**Material:**
....

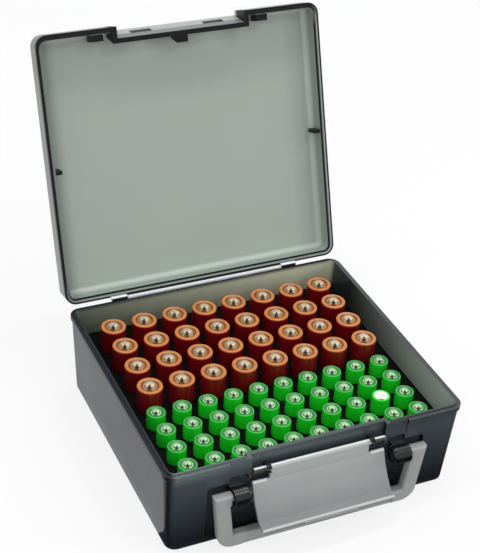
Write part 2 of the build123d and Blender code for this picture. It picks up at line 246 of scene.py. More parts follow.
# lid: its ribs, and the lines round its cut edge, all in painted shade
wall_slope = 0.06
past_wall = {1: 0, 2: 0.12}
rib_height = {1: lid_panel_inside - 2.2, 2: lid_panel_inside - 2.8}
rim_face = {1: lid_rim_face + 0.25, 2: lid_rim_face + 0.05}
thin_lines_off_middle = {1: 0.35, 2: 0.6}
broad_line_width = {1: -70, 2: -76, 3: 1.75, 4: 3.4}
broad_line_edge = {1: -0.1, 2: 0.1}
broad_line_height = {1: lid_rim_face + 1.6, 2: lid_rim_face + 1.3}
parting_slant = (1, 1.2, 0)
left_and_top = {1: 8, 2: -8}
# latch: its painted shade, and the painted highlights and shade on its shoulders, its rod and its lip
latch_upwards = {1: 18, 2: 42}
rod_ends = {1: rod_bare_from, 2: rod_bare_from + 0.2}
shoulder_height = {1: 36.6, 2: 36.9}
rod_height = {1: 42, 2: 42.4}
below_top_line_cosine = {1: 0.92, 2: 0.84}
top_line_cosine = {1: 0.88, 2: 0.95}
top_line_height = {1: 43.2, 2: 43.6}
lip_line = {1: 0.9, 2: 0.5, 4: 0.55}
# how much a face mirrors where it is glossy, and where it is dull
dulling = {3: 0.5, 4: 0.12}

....

**Required work:** Restate the data above word for word, please.

**Complete response:**
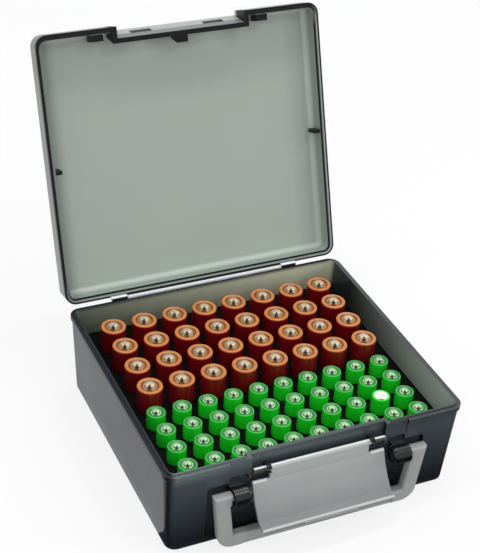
Write part 2 of the build123d and Blender code for this picture. It picks up at line 246 of scene.py. More parts follow.
# lid: its ribs, and the lines round its cut edge, all in painted shade
wall_slope = 0.06
past_wall = {1: 0, 2: 0.12}
rib_height = {1: lid_panel_inside - 2.2, 2: lid_panel_inside - 2.8}
rim_face = {1: lid_rim_face + 0.25, 2: lid_rim_face + 0.05}
thin_lines_off_middle = {1: 0.35, 2: 0.6}
broad_line_width = {1: -70, 2: -76, 3: 1.75, 4: 3.4}
broad_line_edge = {1: -0.1, 2: 0.1}
broad_line_height = {1: lid_rim_face + 1.6, 2: lid_rim_face + 1.3}
parting_slant = (1, 1.2, 0)
left_and_top = {1: 8, 2: -8}
# latch: its painted shade, and the painted highlights and shade on its shoulders, its rod and its lip
latch_upwards = {1: 18, 2: 42}
rod_ends = {1: rod_bare_from, 2: rod_bare_from + 0.2}
shoulder_height = {1: 36.6, 2: 36.9}
rod_height = {1: 42, 2: 42.4}
below_top_line_cosine = {1: 0.92, 2: 0.84}
top_line_cosine = {1: 0.88, 2: 0.95}
top_line_height = {1: 43.2, 2: 43.6}
lip_line = {1: 0.9, 2: 0.5, 4: 0.55}
# how much a face mirrors where it is glossy, and where it is dull
dulling = {3: 0.5, 4: 0.12}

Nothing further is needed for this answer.